Uitspraak
1.Procesverloop
2.Beoordeling van het middel
3.Beslissing
31 mei 2024.
Hoge Raad
In deze zaak hebben de eiseressen, J&M Europa Vastgoed B.V. en een andere eiseres, beroep in cassatie ingesteld tegen een arrest van het gerechtshof Den Haag. Dit arrest volgde op eerdere vonnissen van de rechtbank Den Haag en betrof de rechtmatigheid van conservatoir beslag in het kader van een ontnemingsmaatregel. De Hoge Raad heeft de klachten van de eiseressen beoordeeld, maar deze konden niet leiden tot vernietiging van het arrest van het hof. De Hoge Raad oordeelde dat het niet nodig was om te motiveren waarom het tot dit oordeel kwam, aangezien de vragen die aan de orde waren niet van belang waren voor de eenheid of ontwikkeling van het recht, zoals bedoeld in artikel 81 lid 1 van de Wet op de rechterlijke organisatie.
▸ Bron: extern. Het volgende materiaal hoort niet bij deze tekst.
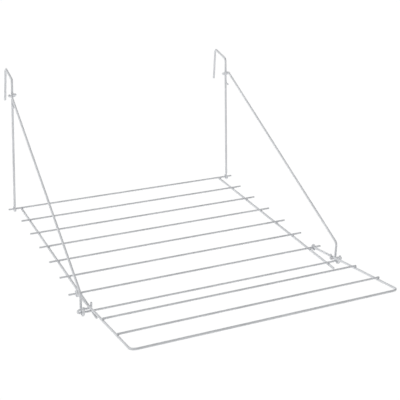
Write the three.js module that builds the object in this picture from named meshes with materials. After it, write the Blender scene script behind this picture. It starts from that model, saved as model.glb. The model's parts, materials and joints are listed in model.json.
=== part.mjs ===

De Hoge Raad heeft het beroep van de eiseressen verworpen en hen veroordeeld in de kosten van het geding in cassatie, die zijn begroot op een totaal van € 3.057,--, vermeerderd met wettelijke rente indien deze kosten niet binnen veertien dagen na de uitspraak zijn voldaan. De uitspraak vond plaats op 31 mei 2024 en werd openbaar uitgesproken door raadsheer A.E.B. ter Heide.